» **Set task**
Please set down exactly the lines of the listing below from the line containing "Write part 3" through the line containing "return [loop if", both lines included, leaving out all other lines.

__________________________________________________

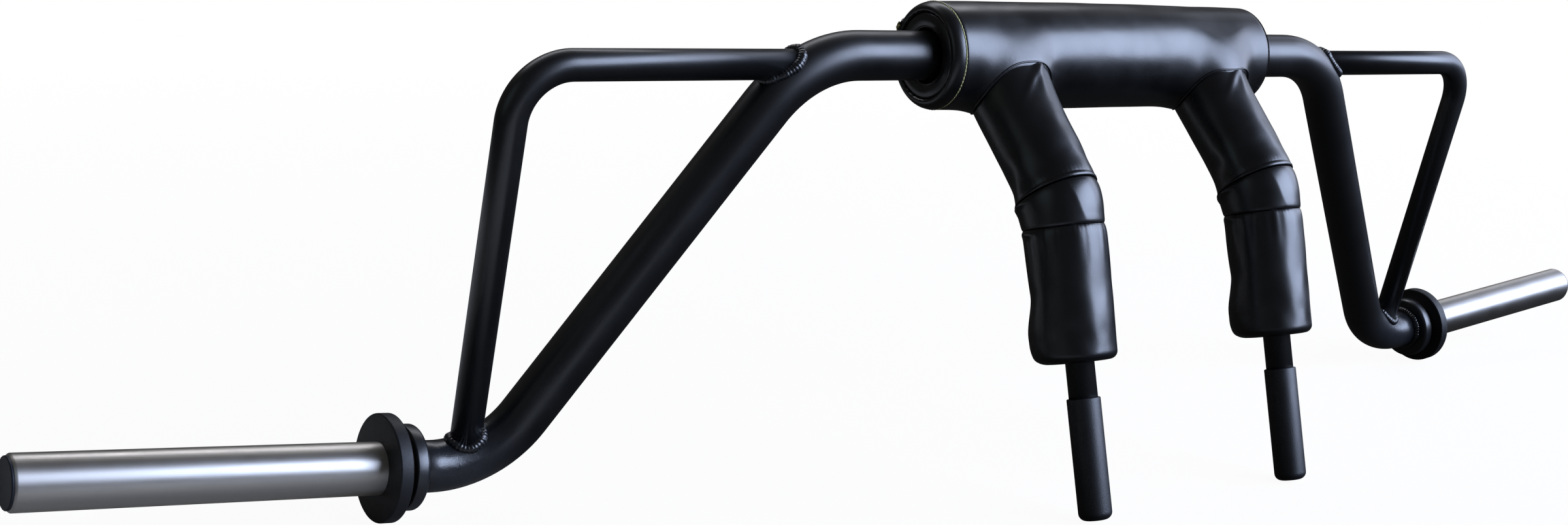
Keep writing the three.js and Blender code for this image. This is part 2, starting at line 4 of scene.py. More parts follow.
import bmesh
import bpy
from mathutils import Matrix, Vector, kdtree, noise


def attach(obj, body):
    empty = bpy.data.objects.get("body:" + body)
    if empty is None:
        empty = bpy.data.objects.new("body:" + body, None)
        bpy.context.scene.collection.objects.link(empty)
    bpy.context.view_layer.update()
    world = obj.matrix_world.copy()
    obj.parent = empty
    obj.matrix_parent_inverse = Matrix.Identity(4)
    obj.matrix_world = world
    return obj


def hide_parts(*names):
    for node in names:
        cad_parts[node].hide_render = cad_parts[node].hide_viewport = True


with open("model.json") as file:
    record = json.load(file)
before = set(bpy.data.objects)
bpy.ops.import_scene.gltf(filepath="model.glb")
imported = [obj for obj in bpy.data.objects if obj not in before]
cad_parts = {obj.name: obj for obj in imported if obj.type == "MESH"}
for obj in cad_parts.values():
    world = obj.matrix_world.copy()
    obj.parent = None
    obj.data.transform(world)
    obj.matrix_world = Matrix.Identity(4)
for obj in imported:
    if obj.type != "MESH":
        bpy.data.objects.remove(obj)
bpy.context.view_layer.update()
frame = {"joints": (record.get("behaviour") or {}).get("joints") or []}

# Camera
# Stands ahead of the left sleeve at the height of a seated person's eyes and looks along the
# bar to its far end. Its picture is wider than it is high, 2400 by 803 points.
scene = bpy.context.scene
picture_width = 2400
picture_height = 803
eye = Vector((-1.45375, -1.45960, 0.62775))
heading = math.radians(39.453)
pitch = math.radians(-15.148)
roll = math.radians(4.499)
focal_length = 2884.0
centre_of_view = (1406.7, 581.6)


def placed(name, data):
    """An object with that data, unmoved and unturned, linked into the scene."""
    item = bpy.data.objects.new(name, data)
    scene.collection.objects.link(item)
    return item


camera = placed("camera", bpy.data.cameras.new("camera"))
scene.camera = camera
camera.matrix_world = (
    Matrix.Translation(eye)
    @ Matrix.Rotation(-heading, 4, "Z")
    @ Matrix.Rotation(math.pi / 2 + pitch, 4, "X")
    @ Matrix.Rotation(roll, 4, "Z")
)
camera.data.sensor_width = 36
camera.data.lens = focal_length / picture_width * camera.data.sensor_width
camera.data.shift_x = (picture_width / 2 - centre_of_view[0]) / picture_width
camera.data.shift_y = (centre_of_view[1] - picture_height / 2) / picture_width
camera.data.clip_end = 200

# Floor and light
# A tall doorway, panes and a pale wall at the right, a dim window at the left, a skylight behind,
# and dark walls. The camera sees plain white all round, and metal mirrors a little of that. Light
# falls on black rubber mats and on a strip of pale floor under the left sleeve. The strip is
# painted darker towards the line under the bar, a painted shadow of the sleeve.
floor_half = 60
strip_middle = -0.96
strip_full = 0.28
strip_end = 0.36
bar_depth = 0.15
painted_shadow_share = 0.22
painted_shadow_reach = 0.32
mirrored_mat = 0.02
mirrored_strip = 0.04
glow_beside = 0.95
glow_reach = (1.0, 3.5)
scene.view_settings.view_transform = "Standard"


def linear(code):
    """Linear colour, as shaders take it, of a colour written as sRGB hex."""
    shares = [int(code[i:i + 2], 16) / 255 for i in (1, 3, 5)]
    return [s / 12.92 if s <= 0.04045 else ((s + 0.055) / 1.055) ** 2.4 for s in shares] + [1]


def add_node(tree, kind, inputs, **settings):
    """Adds a node with its settings. An input is a value or the socket that feeds it."""
    node = tree.nodes.new("ShaderNode" + kind)
    for name, value in settings.items():
        setattr(node, name, value)
    for key, value in inputs.items():
        if isinstance(value, bpy.types.NodeSocket):
            tree.links.new(value, node.inputs[key])
        else:
            node.inputs[key].default_value = value
    return node


def calc(tree, operation, *values):
    """Outcome of one sum on values and sockets."""
    return add_node(tree, "Math", dict(enumerate(values)), operation=operation).outputs[0]


def ranged(tree, value, start, end, low=0.0, high=1.0):
    """Carries a value from the range between start and end to that between low and high."""
    return add_node(tree, "MapRange", {"Value": value, "From Min": start, "From Max": end,
                                       "To Min": low, "To Max": high}).outputs[0]


def blend(tree, share, one, other):
    """Mixes two surfaces."""
    shaders = {0: share, 1: one.outputs[0], 2: other.outputs[0]}
    return add_node(tree, "MixShader", shaders)


def seen_share(tree, mirrored_share):
    """1 where the camera looks, and a share of it where metal or glass mirrors the place."""
    ray = add_node(tree, "LightPath", {}).outputs
    mirror = calc(tree, "MAXIMUM", ray["Is Glossy Ray"], ray["Is Transmission Ray"])
    return calc(tree, "MAXIMUM", ray["Is Camera Ray"], calc(tree, "MULTIPLY", mirror, mirrored_share))


def baked(bm, name):
    """A mesh of a finished bmesh."""
    mesh = bpy.data.meshes.new(name)
    bm.to_mesh(mesh)
    bm.free()
    return mesh


floor_paint = bpy.data.materials.new("white studio floor")
floor_paint.use_nodes = True
tree = floor_paint.node_tree
tree.nodes.clear()
place = add_node(tree, "TexCoord", {}).outputs["Object"]
axes = add_node(tree, "SeparateXYZ", {0: place}).outputs
aside = calc(tree, "ABSOLUTE", calc(tree, "SUBTRACT", axes["X"], strip_middle))
behind = calc(tree, "ABSOLUTE", calc(tree, "SUBTRACT", axes["Y"], bar_depth))
strip = ranged(tree, aside, strip_end, strip_full)
# painted shadow: the pale strip fades to the mat's colour towards the line under the bar
pale_less_painted_shadow = calc(tree, "MULTIPLY", strip, ranged(tree, behind, 0.0, painted_shadow_reach, painted_shadow_share, 1.0))
mirrored = ranged(tree, pale_less_painted_shadow, 0.0, 1.0, mirrored_mat, mirrored_strip)
rubber_mat = add_node(tree, "BsdfDiffuse", {"Color": linear("#191817")})
pale_floor = add_node(tree, "BsdfDiffuse", {"Color": linear("#DAD7D0")})
distance = add_node(tree, "VectorMath", {0: place}, operation="LENGTH").outputs["Value"]
glow_share = ranged(tree, distance, *glow_reach, glow_beside, 1.0)
white_floor = add_node(tree, "BsdfDiffuse", {"Color": linear("#FFFFFF")})
white_glow = add_node(tree, "Emission", {"Strength": 1.0})
floor_seen = blend(tree, seen_share(tree, mirrored), blend(tree, pale_less_painted_shadow, rubber_mat, pale_floor),
                   blend(tree, glow_share, white_floor, white_glow))
add_node(tree, "OutputMaterial", {"Surface": floor_seen.outputs[0]})

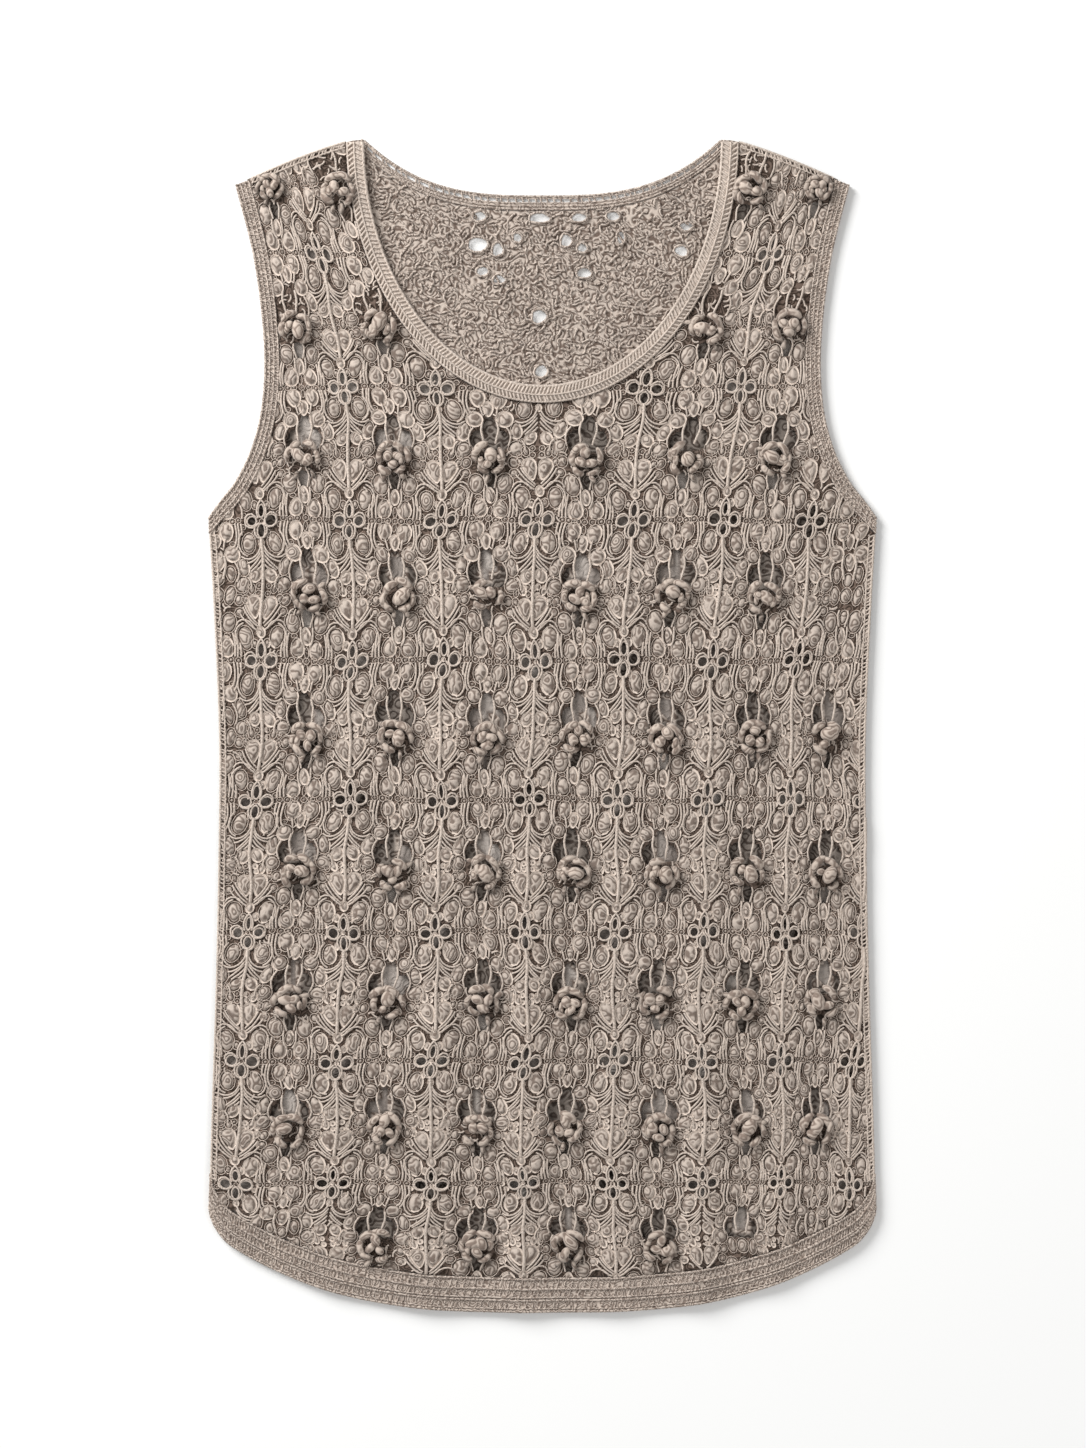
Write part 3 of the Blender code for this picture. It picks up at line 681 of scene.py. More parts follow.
def front_holes(rng):
    """The crown of holes over each flower, the small one under it, and four round holes on each stem."""
    loops = []
    for cell in OPEN_CELLS:
        for half in (CROWN_HOLE, FOOT_HOLE):
            chart = np.concatenate([half, np.array(half[-2:0:-1]) * (-1, 1)])
            loops.append((cell, chart[::-1] * (rng.uniform(0.94, 1.04), 1)))
    for cell in CROSSINGS:
        for x, y, half_width, half_height in ROUND_HOLES:
            grow, tall = rng.uniform(0.8, 1.15), rng.uniform(0.85, 1.1)
            loops.append((cell, ring_points(x, y, half_width * grow, half_height * tall, ROUND_HOLE_CORNERS)))
    loops = [lattice(cell, chart) for cell, chart in loops]
    loops = [loop for loop in loops if moved_by(loop, 1.2 * MM).max() < TINY]
    return [loop if loop_area(loop) > 0 else loop[::-1] for loop in loops]


def back_holes():
    """The gaps that show inside the neck."""
    rng = random.Random(BACK_HOLES_SEED)
    loops = []
    for x, drop, width, height in BACK_HOLES:
        even = ring_points(0, 0, width * MM / 2, height * MM / 2, 10)
        uneven = even * np.array([[rng.uniform(0.92, 1.22)] for _ in even])
        loops.append(uneven + (x * MM, TOP - drop * MM))
    return [loop for loop in loops if moved_by(loop, 0.4 * MM, front=False).max() < TINY]


def scattered(rng, spacing):
    """Plan points over the whole vest, one at about each spacing, none of them in line."""
    found = []
    for x in np.arange(-0.2, 0.2, spacing):
        for drop in np.arange(0.0, LENGTH, spacing):
            x_stray, y_stray = rng.uniform(-0.5, 0.5) * spacing, rng.uniform(-0.5, 0.5) * spacing
            found.append((x + x_stray, TOP - drop + y_stray))
    return np.array(found)


def curl(rng, at, height):
    """A short cord on the front that curls along the slowly turning direction of the work round it."""
    turn = math.tau * noise.noise(Vector((*at, 0)) / CURL_SWIRL) + rng.uniform(-0.7, 0.7)
    bend = rng.choice((-1, 1)) * rng.uniform(0.15, 0.55)
    points = [at]
    for _ in range(rng.randint(3, 4)):
        points.append(points[-1] + CURL_STEP * np.array((math.cos(turn), math.sin(turn))))
        turn += bend
    return on_cloth(np.array(points), front_low, height), CURL_RADIUS, False


def meanders(rng, starts):
    """Long cords side by side on the back, which follow the turning direction of the work and never cross."""
    taken = np.full((1, 2), 10.0)
    routes = []
    for at in starts:
        points = []
        while len(points) < MEANDER_POINTS and np.hypot(*(taken - at).T).min() > MEANDER_SPACING:
            points.append(at)
            turn = sum(share * noise.noise(Vector((*at, 0)) / size) for share, size in MEANDER_SWIRLS)
            at = at + MEANDER_STEP * np.array((math.cos(turn), math.sin(turn)))
        if len(points) > 3:
            points = np.array(points)
            taken = np.vstack([taken, points])
            routes.append((on_cloth(points, back_low, rng.uniform(1.2, 1.9) * MM), MEANDER_RADIUS, False))
    return routes


def hole_edge(hole, low, height, radius):
    """The cord worked round a hole."""
    return on_cloth(hole, low, height), radius, True


# Materials


def add(tree, kind, inputs=(), **settings):
    """Adds a node, with its settings by name and its inputs as values or as sockets to link."""
    node = tree.nodes.new(kind)
    for key, value in settings.items():
        setattr(node, key, value)
    for key, value in dict(inputs).items():
        if isinstance(value, bpy.types.NodeSocket):
            tree.links.new(value, node.inputs[key])
        else:
            node.inputs[key].default_value = value
    return node


def level_ramp(tree, factor, stops):
    """A colour ramp with (position, colour) stops."""
    ramp = add(tree, "ShaderNodeValToRGB", {"Fac": factor})
    elements = ramp.color_ramp.elements
    while len(elements) < len(stops):
        elements.new(0.5)
    for element, (position, colour) in zip(elements, stops):
        element.position = position
        element.color = colour
    return ramp.outputs["Color"]


def math_of(tree, operation, *values):
    return add(tree, "ShaderNodeMath", enumerate(values), operation=operation).outputs[0]


def ranged(tree, value, start, end, low=0.0, high=1.0):
    """Value from start to end, mapped to low to high and held there beyond them."""
    inputs = {"Value": value, "From Min": start, "From Max": end, "To Min": low, "To Max": high}
    return add(tree, "ShaderNodeMapRange", inputs).outputs["Result"]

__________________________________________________

» **Output of the exercise**
Write part 3 of the Blender code for this picture. It picks up at line 681 of scene.py. More parts follow.
def front_holes(rng):
    """The crown of holes over each flower, the small one under it, and four round holes on each stem."""
    loops = []
    for cell in OPEN_CELLS:
        for half in (CROWN_HOLE, FOOT_HOLE):
            chart = np.concatenate([half, np.array(half[-2:0:-1]) * (-1, 1)])
            loops.append((cell, chart[::-1] * (rng.uniform(0.94, 1.04), 1)))
    for cell in CROSSINGS:
        for x, y, half_width, half_height in ROUND_HOLES:
            grow, tall = rng.uniform(0.8, 1.15), rng.uniform(0.85, 1.1)
            loops.append((cell, ring_points(x, y, half_width * grow, half_height * tall, ROUND_HOLE_CORNERS)))
    loops = [lattice(cell, chart) for cell, chart in loops]
    loops = [loop for loop in loops if moved_by(loop, 1.2 * MM).max() < TINY]
    return [loop if loop_area(loop) > 0 else loop[::-1] for loop in loops]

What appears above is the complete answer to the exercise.